Я постарался установить связь с генералом Кёстрингом, который к тому времени стал главнокомандующим всех "иностранных" воинских частей. Он находился со своим штабом в Потсдаме. Мне удалось дозвониться ему по телефону. Заинтересовавшись тем, что я мог рассказать ему о событиях в Нормандии и о своей службе в "казацком" батальоне, он пригласил меня к себе в Потсдам.
В штабе Кёстринга в Потсдаме мне пришлось долго дожидаться приема. Наконец генерал передал мне приглашение отобедать с ним в штабном казино, где я мог бы рассказать о своих наблюдениях, которые, несомненно, представили бы интерес для всех офицеров его штаба. Но до этого мне следовало в общих чертах сообщить ему, о чем я буду рассказывать.
На обеде в штабном казино среди множества незнакомых мне офицеров самых различных рангов я, к своему удивлению, увидел своего предшественника в отделе торговой политики германского посольства в Москве Герварта фон Биттенфельда, который теперь был адъютантом Кёстринга.
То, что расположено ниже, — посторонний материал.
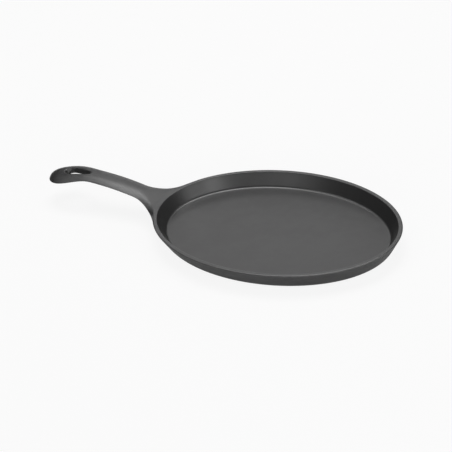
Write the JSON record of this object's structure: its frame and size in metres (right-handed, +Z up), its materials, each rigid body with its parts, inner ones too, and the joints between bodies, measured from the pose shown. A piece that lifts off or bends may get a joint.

Генерал Кёстринг представил меня как своего только что вернувшегося с фронта в Нормандии друга и старого знакомого по работе в Москве, который, вероятно, может рассказать кое-что интересное.
В начале своего сообщения я подчеркнул, что, конечно, далек от того, чтобы делать далеко идущие выводы из моих личных наблюдений, сделанных в "казацком" батальоне в Нормандии. Я хорошо понимаю, что не могу делать широких обобщений, а сужу о событиях по обстановке в роте или батальоне. Мой откровенный рассказ о том, как состоявший в основном из насильно одетых в немецкую военную форму военнопленных батальон таял с каждым днем в результате повального дезертирства еще во время его переброски в Нормандию из Кротуа на побережье Ла-Манша, был выслушан с большим вниманием. А когда я поведал, что через десять минут после прибытия на фронт и первого не слишком уж сильного обстрела, в результате которого не было ни убитых, ни раненых, "казацкие" роты исчезли и осталась лишь горстка штабных работников-немцев, то лица слушателей стали совсем мрачными.